Given problem → Return, exactly as written, the lines from the one containing "record = json.load(file)" through the one containing "SLEEVE_R, CORE_R = 16.4, 10.0", with both ends included.

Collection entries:
• • • • • • •

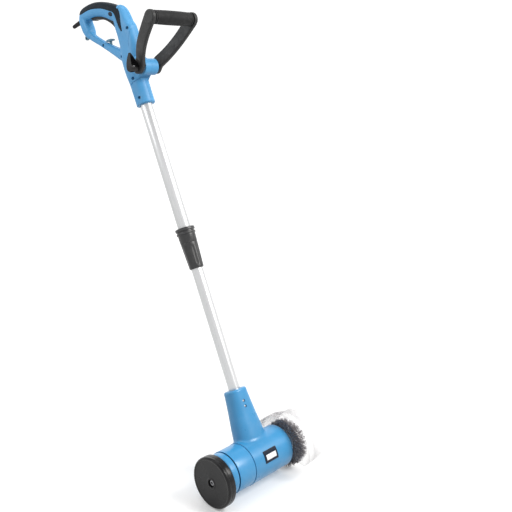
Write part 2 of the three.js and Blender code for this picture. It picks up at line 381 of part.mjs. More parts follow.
// Motor cover, with four ribs that hold the motor can.
const coverIn = DRUM_R - DRUM_WALL;
let cover = turned([[SEAM_X + GAP, coverIn], [SEAM_X + GAP, COVER_R - 0.9], [SEAM_X + 1.5, COVER_R - 0.9], [SEAM_X + 1.5, COVER_R], [DRUM_X1 - 0.6, COVER_R], [DRUM_X1, COVER_R - 0.6], [DRUM_X1, coverIn]], "x", 36);
for (let i = 0; i < 4; i++) {
  const g = new THREE.BoxGeometry(14, 2.5, coverIn - 31.2 + 1);
  g.translate(56.5, 0, (coverIn + 31.2 + 1) / 2);
  g.rotateX(Math.PI / 4 + i * Math.PI / 2);
  cover = cover.add(solid(g));
}
add("head", "motor_cover", cover, BLUE);
add("head", "end_cap", all(
  turned([[DRUM_X1 + 0.6, 0], [DRUM_X1 + 0.6, CAP_R - 2], [DRUM_X1 + 2.6, CAP_R - 2], [DRUM_X1 + 2.6, CAP_R], [CAP_X1 - 4, CAP_R], [CAP_X1 - 1, CAP_R - 1.5], [CAP_X1, CAP_R - 4.5], [CAP_X1, 0]], "x", 30)
    .subtract(ringX(97, 115, 17, CAP_R - 4, 0, 0, 24)),
  turned([[CAP_X1 - 2, 0], [CAP_X1 - 2, 13], [WHEEL_X0 - GAP, 12], [WHEEL_X0 - GAP, 0]], "x", 20, [0, 0, WHEEL_Z]),
  ringX(84, 100, 8.3, 11.5, 0, 0, 16),
).subtract(rodX(104.5, 130, 5.3, 0, WHEEL_Z, 16)), BLUE);
add("head", "motor_can", all(ringX(-30, 62, 28.4, 31, 0, 0, 24), ringX(-5, 45, 21.7, 28.6, 0, 0, 24)), STEEL);
add("head", "gearbox_plate", all(ringX(-41, -38, 3.3, 46.8, 0, 0, 28), ringX(-43, -32.5, 3.3, 7, 0, 0, 14)).subtract(all(rodX(-45, -30, 2.8, 0, IDLER_OFFSET, 12), rodX(-45, -30, 6, 30, 0, 8), rodX(-45, -30, 6, -30, 0, 8))), NYLON);
add("head", "idler_pin", rodX(-72.5, -38, 2.5, 0, IDLER_OFFSET, 12), STEEL);
add("head", "spindle_bearing", ringX(-72.6, -64.5, 7.3, 13, 0, 0, 24), STEEL);
add("head", "rear_bearing", ringX(86, 92, 3.3, 8, 0, 0, 20), STEEL);
add("head", "brush_holder", all(ringX(-26, -15, 23.5, 28.1, 0, 0, 24), box(-24, -17, -3, 3, 10.6, 25), box(-24, -17, -3, 3, -25, -10.6)), BLACK);
add("head", "wheel_axle", turned([[105, 0], [105, 5], [136.8, 5], [136.8, 7], [141.1, 7], [141.1, 0]], "x", 14, [0, 0, WHEEL_Z]).subtract(prismX(ngon(6, 3.2).map(([a, b]) => [a, b + WHEEL_Z]), 138.5, 147)), ZINC);
// Name plate, bare.
const wedge = (a0, a1, x0, x1, cz = 0, r = 200) => {
  const p = [[0, cz]];
  const n = Math.max(2, Math.ceil((a1 - a0) / 45));
  for (let i = 0; i <= n; i++) { const a = rad(a0 + (a1 - a0) * i / n); p.push([r * Math.cos(a), cz + r * Math.sin(a)]); }
  return prismX(p, x0, x1);
};
add("head", "label_plate", ringX(-25, 17, DRUM_R + GAP, DRUM_R + 1.1, 0, 0, 60).intersect(wedge(-15, 16.5, -25, 17)), NAVY);
// Clear hood over the brush: a back plate, a drum part and a tapering rim.
const hoodProfile = [[GUARD_X0, 24], [GUARD_X0, GUARD_R], [GUARD_X1, GUARD_R], [GUARD_X2, GUARD_R_END], [GUARD_X2, GUARD_R_END - GUARD_T], [GUARD_X1, GUARD_R - GUARD_T], [GUARD_X0 - GUARD_T, GUARD_R - GUARD_T], [GUARD_X0 - GUARD_T, 24]];
add("head", "brush_guard", turned(hoodProfile, "x", 44, [0, 0, GUARD_Z])
  .intersect(wedge(GUARD_A0, GUARD_A1, -160, -70, GUARD_Z))
  .subtract(all(rodX(-90, -70, 2.1, 30, 17, 10), rodX(-90, -70, 2.1, -30, 17, 10), rodX(-90, -70, 12, 0, 0, 20))), CLEAR);
[[30, 17], [-30, 17]].forEach(([y, z], i) => add("head", "guard_screw_" + (i + 1), turned([[-81, 0], [-81, 3.2], [-78.7, 3.2], [-78.7, 1.6], [-69.5, 1.6], [-69.5, 0]], "x", 12, [0, y, z]), STEEL));

// ====================================================================== rotor
function gearOutline(z, phase) {
  const r = MODULE * z / 2, rf = r - DEDENDUM * MODULE, ra = r + ADDENDUM * MODULE, rb = r * Math.cos(rad(20));
  const inv = (x) => Math.tan(x) - x, half = Math.PI / (2 * z) - BACKLASH / (2 * r);
  const at = (q) => half + inv(rad(20)) - (q > rb ? inv(Math.acos(rb / q)) : 0);
  const radii = [rf, ra], out = [];
  for (let i = 0; i < z; i++) {
    const c = phase + 2 * Math.PI * i / z;
    for (const q of radii) out.push([q * Math.cos(c - at(q)), q * Math.sin(c - at(q))]);
    for (const q of [...radii].reverse()) out.push([q * Math.cos(c + at(q)), q * Math.sin(c + at(q))]);
  }
  return out;
}
// The idler stands above the drum axis: along +Z, which is the outline's 90 degrees.
const gear = (z, phase, x0, x1, zc = 0) => prism(gearOutline(z, phase), x0, x1, V(0, 1, 0), V(0, 0, 1), V(1, 0, 0), [0, 0, zc]);
const UP = Math.PI / 2;
const phPinion = UP, phBig = -UP + Math.PI / Z_IDLER_BIG;            // tooth of the pinion faces a space
const phSmall = -UP, phOutput = UP + Math.PI / Z_OUTPUT;
add("rotor", "rotor_shaft", all(gear(Z_PINION, phPinion, -51, -45.4), rodX(-46, 94, 3, 0, 0, 16)), STEEL);
let core = rodX(-4, 44, 21, 0, 0, 20).subtract(rodX(-10, 50, 3.3, 0, 0, 16));
for (let i = 0; i < 10; i++) {
  const g = new THREE.BoxGeometry(60, 2.6, 9); g.translate(20, 0, 18.5); g.rotateX(2 * Math.PI * i / 10);
  core = core.subtract(solid(g));
}
add("rotor", "rotor_core", core, COPPER);
add("rotor", "commutator", ringX(-27, -13, 3.3, 10, 0, 0, 24), COPPER);
let fan = all(ringX(66, 68, 3.3, 38, 0, 0, 24), ringX(66, 78, 3.3, 7, 0, 0, 12));
for (let i = 0; i < 9; i++) {
  const g = new THREE.BoxGeometry(10.5, 1.6, 30); g.rotateX(rad(14)); g.translate(72.5, 0, 22); g.rotateX(2 * Math.PI * i / 9);
  fan = fan.add(solid(g));
}
add("rotor", "cooling_fan", fan, NYLON);
add("idler", "idler_gear", all(gear(Z_IDLER_SMALL, phSmall, -61.5, -50.8, IDLER_OFFSET), gear(Z_IDLER_BIG, phBig, -51, -46, IDLER_OFFSET)).subtract(rodX(-70, -40, 2.8, 0, IDLER_OFFSET, 12)), NYLON);

// ==================================================================== spindle
add("spindle", "output_gear", gear(Z_OUTPUT, phOutput, -61, -53.2).subtract(rodX(-70, -40, 5, 0, 0, 16)), STEEL);
add("spindle", "spindle", turned([[-84, 0], [-84, 7], [-62, 7], [-62, 4.7], [-52.3, 4.7], [-52.3, 0]], "x", 20).subtract(prismX(ngon(6, 4.9), -90, -65)), STEEL);
add("spindle", "brush_shank", all(prismX(ngon(6, 4.5), -120.2, -66), rodX(-95.5, -93.1, 12, 0, 0, 20), rodX(-120.2, -115.6, 9, 0, 0, 6)).subtract(ringX(-74, -71, 3.6, 8, 0, 0, 12)), ZINC);
add("spindle", "brush_plate_inner", turned([[-96.9, 5.2], [-96.9, 16], [-98.7, 26], [-98.7, 31.5], [-97.7, 31.5], [-97.7, 26], [-95.9, 16], [-95.9, 5.2]], "x", 18), ZINC);
add("spindle", "brush_plate_outer", turned([[-115.1, 5.2], [-115.1, 16], [-113.3, 26], [-113.3, 31.5], [-112.3, 31.5], [-112.3, 26], [-114.1, 16], [-114.1, 5.2]], "x", 18), ZINC);
add("spindle", "bristle_ring", turned([[-99, 17], [-99, 33], [-95.6, 45], [BRUSH_X0, BRUSH_R], [BRUSH_X1, BRUSH_R], [-115.4, 45], [-112, 33], [-112, 17]], "x", 28), BRISTLE);

// ====================================================================== wheel
add("wheel", "wheel", turned([[WHEEL_X0, 5.4], [WHEEL_X0, 13.5], [130, 14.5], [130.5, WHEEL_R - 12], [WHEEL_X0 + 0.5, WHEEL_R - 9], [WHEEL_X0 + 0.5, WHEEL_R - 2.4], [WHEEL_X0 + 2.6, WHEEL_R], [140.7, WHEEL_R], [143.5, WHEEL_R - 1.8], [WHEEL_X1, WHEEL_R - 4.2], [WHEEL_X1, 9], [136.5, 8.4], [136.5, 5.4]], "x", 32, [0, 0, WHEEL_Z]), BLACK);

// ================================================================= the stance
stance.rotation.x = LEAN;
const [, gy, gz] = GRIP_POINT;
stance.position.set(0, -(gy * Math.cos(LEAN) - gz * Math.sin(LEAN)), -(gy * Math.sin(LEAN) + gz * Math.cos(LEAN)));

export default part;
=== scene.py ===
import json
import math
import random

import bmesh
import bpy
import numpy as np
from mathutils import Matrix, Vector


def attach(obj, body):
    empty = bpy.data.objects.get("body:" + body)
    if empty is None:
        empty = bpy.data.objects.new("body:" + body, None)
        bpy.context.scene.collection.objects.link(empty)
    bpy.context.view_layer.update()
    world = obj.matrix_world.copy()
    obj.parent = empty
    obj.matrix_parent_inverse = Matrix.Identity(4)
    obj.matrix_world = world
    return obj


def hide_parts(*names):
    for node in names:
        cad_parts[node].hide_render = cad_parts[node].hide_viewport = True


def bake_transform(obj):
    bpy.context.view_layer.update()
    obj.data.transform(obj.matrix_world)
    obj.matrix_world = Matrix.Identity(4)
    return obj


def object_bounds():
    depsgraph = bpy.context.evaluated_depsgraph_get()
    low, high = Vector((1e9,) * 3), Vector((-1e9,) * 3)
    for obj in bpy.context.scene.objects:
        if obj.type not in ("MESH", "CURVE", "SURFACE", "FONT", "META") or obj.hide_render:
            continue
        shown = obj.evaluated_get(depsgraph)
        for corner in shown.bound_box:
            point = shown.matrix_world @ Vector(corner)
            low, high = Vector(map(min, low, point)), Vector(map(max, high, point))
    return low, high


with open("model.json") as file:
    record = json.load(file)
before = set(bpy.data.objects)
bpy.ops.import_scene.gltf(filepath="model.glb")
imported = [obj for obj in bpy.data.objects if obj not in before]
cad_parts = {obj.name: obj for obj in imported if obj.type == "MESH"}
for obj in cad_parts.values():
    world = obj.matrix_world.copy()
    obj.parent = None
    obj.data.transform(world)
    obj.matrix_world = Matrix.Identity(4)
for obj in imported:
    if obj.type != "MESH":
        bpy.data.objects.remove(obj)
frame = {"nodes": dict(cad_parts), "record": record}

CAD_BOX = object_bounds()
SCENE = bpy.context.scene
RNG = random.Random(11)

# ------------------------------------------------------------------ the frame
# Every piece is drawn in millimetres in the tool's own frame (origin where the
# shaft axis crosses the drum axis, shaft along +Z, +X towards the guide wheel),
# and then leaned into the working stance.
LEAN = math.radians(24.6)
GRIP_POINT = (0.0, -62.0, 1163.0)
_c, _s = math.cos(LEAN), math.sin(LEAN)
STANCE = Matrix.Rotation(LEAN, 4, "X")
STANCE.translation = Vector((
    0,
    -(GRIP_POINT[1] * _c - GRIP_POINT[2] * _s),
    -(GRIP_POINT[1] * _s + GRIP_POINT[2] * _c),
)) * 0.001

DRUM_R, DRUM_X0, SEAM_X, DRUM_X1 = 50.4, -76.0, 48.0, 98.0
COVER_R, CAP_R, CAP_X1, WHEEL_R, WHEEL_Z = 49.5, 48.3, 119.0, 58.5, -5.0
GUARD_Z = -11.0
BOSS_Y, BOSS_Z, BOSS_R, BOSS_HALF = 46.0, 957.5, 19.7, 19.5
BAR_Y, BAR_Z, ARM_X0, ARM_X1, ARM_HW, ARM_HT = 175.6, 1016.8, 27.0, 62.6, 17.2, 5.0
SLEEVE_R, CORE_R = 16.4, 10.0

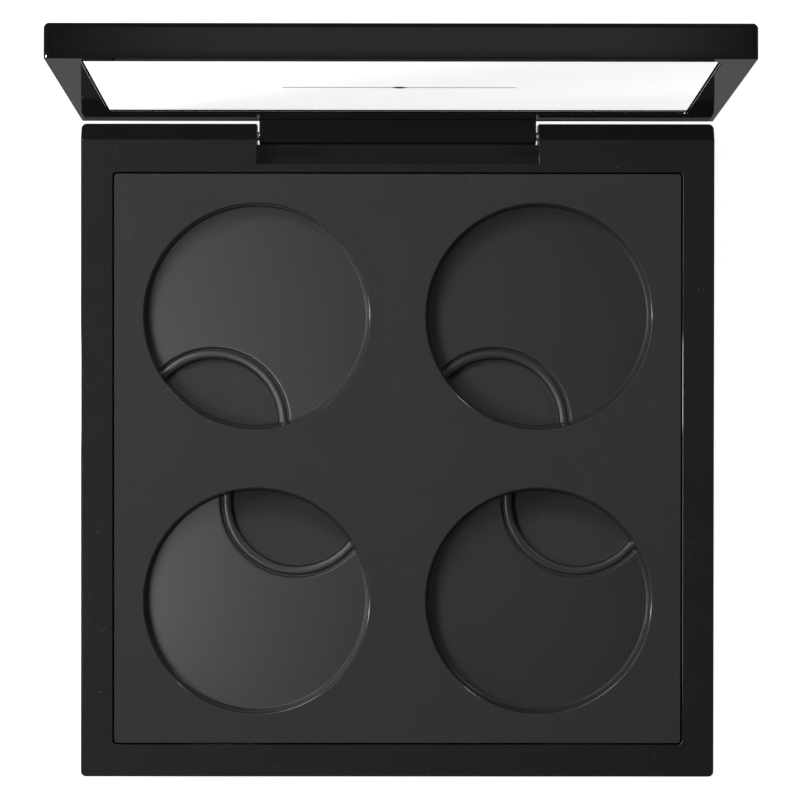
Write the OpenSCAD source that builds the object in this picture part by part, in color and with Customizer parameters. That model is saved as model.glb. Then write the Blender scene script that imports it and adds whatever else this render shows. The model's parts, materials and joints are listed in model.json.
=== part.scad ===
// Refillable make-up palette: a flat square case with four round wells for
// standard pans and a hinged lid with a clear window. All sizes in millimetres.
// Origin: centre of the base's underside. +X right, +Y towards the hinge, +Z up.
// The lid is drawn open, at open_angle from its closed place.

/* [Case] */
// Width of the case along the hinge
body_w = 75; // [74:0.5:100]
// Depth of the case from its front edge to its rear edge
body_d = 77.4; // [76:0.5:100]
// Height of the base without the lid
base_h = 8.2; // [8:0.1:12]
// Radius of the upright corner edges
corner_r = 0.6; // [0.3:0.1:1]
// Bevel along the lower edges of the base and the upper edges of the lid
edge_bevel = 0.4; // [0.2:0.1:0.8]
// Thickness of the base's bottom wall
floor_t = 1.2; // [1:0.1:1.6]
// Width of the gloss rim on the left and on the right of the tray
rim_side = 3.75; // [3.4:0.05:6]
// Width of the gloss rim in front of the tray
rim_front = 3.8; // [3.4:0.1:6]
// Width of the gloss rim behind the tray
rim_rear = 5.8; // [5.8:0.1:9]
// Depth, front to back, of the slope along the rear edge
slope_run = 1.9; // [1:0.1:2]
// Height of the slope along the rear edge
slope_drop = 1.9; // [1:0.1:2]

/* [Tray] */
// Gap between the tray and the case all round
tray_gap = 0.15; // [0.1:0.05:0.3]
// How far the tray lies below the rim
tray_drop = 0.2; // [0:0.05:0.5]
// Thickness of the tray's top plate
plate_t = 1.2; // [0.9:0.1:1.6]
// Thickness of the tray's skirt
skirt_t = 1.1; // [0.9:0.1:1.6]
// Thickness of the adhesive tape under the skirt
tape_t = 0.2; // [0.1:0.05:0.3]

/* [Wells] */
// Diameter of a standard round pan
pan_d = 26; // [24:0.5:27]
// Gap around a pan in its well
pan_gap = 0.3; // [0.1:0.05:0.45]
// Depth of a well
well_depth = 3.2; // [2.6:0.1:3.4]
// Bevel at a well's mouth
mouth_bevel = 0.2; // [0.1:0.05:0.3]
// Smallest distance from a well's wall to the tray's edge
well_margin = 3.58; // [2.5:0.01:6]
// Wall around a well, under the plate
cup_wall = 0.9; // [0.7:0.1:1.2]
// Thickness of a well's floor
cup_floor = 0.9; // [0.8:0.1:1.1]

/* [Tilt pockets] */
// Radius of the shallow outer step of the pocket
step_r = 8.9; // [7:0.1:10]
// Radius of the deep part of the pocket
pocket_r = 7.6; // [6:0.1:8.5]
// Depth of the shallow step below the well's floor
step_drop = 0.35; // [0.2:0.05:0.5]
// Further depth of the deep part
pocket_drop = 0.9; // [0.5:0.1:1.2]
// Draft of the pocket's wall below the well
pocket_draft = 0.15; // [0.1:0.05:0.3]
// Distance from the well's centre to the pocket's centre, rear wells
pocket_off_rear = 13.8; // [12:0.1:14]
// Distance from the well's centre to the pocket's centre, front wells
pocket_off_front = 12.6; // [12:0.1:14]
// Turn of the pocket about the well's centre, from the left-right line
pocket_turn = 68; // [45:1:90]

/* [Magnets] */
// Diameter of the disc magnet under a well
disc_d = 7; // [5:0.5:7.4]
// Thickness of the disc magnet
disc_t = 1.2; // [0.8:0.1:1.4]
// Plastic left between a disc magnet and the pan
disc_skin = 0.8; // [0.6:0.1:1]
// Wall around a disc magnet
boss_wall = 1; // [0.8:0.1:1.2]
// Length of a closing magnet, along the front edge
bar_l = 8; // [6:0.5:12]
// Front-to-back depth of a closing magnet in the base
bar_w = 1.9; // [1.4:0.1:2]
// Height of a closing magnet in the base
bar_t = 2; // [1.5:0.1:2.5]
// Front-to-back depth of a closing magnet in the lid
lid_bar_w = 1.3; // [1:0.1:1.4]
// Height of a closing magnet in the lid
lid_bar_t = 0.8; // [0.6:0.1:0.9]
// Plastic left over a closing magnet in the base
bar_skin = 0.6; // [0.5:0.1:1]
// Distance of the closing magnets from the middle
bar_x = 21; // [12:1:26]
// Gap beside each magnet in its seat
magnet_gap = 0.1; // [0.05:0.05:0.2]

/* [Hinge] */
// Angle from closed to the place where the lid stands
open_angle = 93; // [90:1:98]
// Distance of the hinge axis in front of the rear edge
axis_in = 1.5; // [1.4:0.1:2]
// Distance of the hinge axis below the top of the base
axis_down = 1.8; // [1.7:0.1:2.2]
// Diameter of a hinge pin
pin_d = 1; // [0.8:0.1:1]
// Length of a hinge pin inside the lid's knuckle
pin_engage = 6; // [4:0.5:12]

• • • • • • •

Problem solution →
    record = json.load(file)
before = set(bpy.data.objects)
bpy.ops.import_scene.gltf(filepath="model.glb")
imported = [obj for obj in bpy.data.objects if obj not in before]
cad_parts = {obj.name: obj for obj in imported if obj.type == "MESH"}
for obj in cad_parts.values():
    world = obj.matrix_world.copy()
    obj.parent = None
    obj.data.transform(world)
    obj.matrix_world = Matrix.Identity(4)
for obj in imported:
    if obj.type != "MESH":
        bpy.data.objects.remove(obj)
frame = {"nodes": dict(cad_parts), "record": record}

CAD_BOX = object_bounds()
SCENE = bpy.context.scene
RNG = random.Random(11)

# ------------------------------------------------------------------ the frame
# Every piece is drawn in millimetres in the tool's own frame (origin where the
# shaft axis crosses the drum axis, shaft along +Z, +X towards the guide wheel),
# and then leaned into the working stance.
LEAN = math.radians(24.6)
GRIP_POINT = (0.0, -62.0, 1163.0)
_c, _s = math.cos(LEAN), math.sin(LEAN)
STANCE = Matrix.Rotation(LEAN, 4, "X")
STANCE.translation = Vector((
    0,
    -(GRIP_POINT[1] * _c - GRIP_POINT[2] * _s),
    -(GRIP_POINT[1] * _s + GRIP_POINT[2] * _c),
)) * 0.001

DRUM_R, DRUM_X0, SEAM_X, DRUM_X1 = 50.4, -76.0, 48.0, 98.0
COVER_R, CAP_R, CAP_X1, WHEEL_R, WHEEL_Z = 49.5, 48.3, 119.0, 58.5, -5.0
GUARD_Z = -11.0
BOSS_Y, BOSS_Z, BOSS_R, BOSS_HALF = 46.0, 957.5, 19.7, 19.5
BAR_Y, BAR_Z, ARM_X0, ARM_X1, ARM_HW, ARM_HT = 175.6, 1016.8, 27.0, 62.6, 17.2, 5.0
SLEEVE_R, CORE_R = 16.4, 10.0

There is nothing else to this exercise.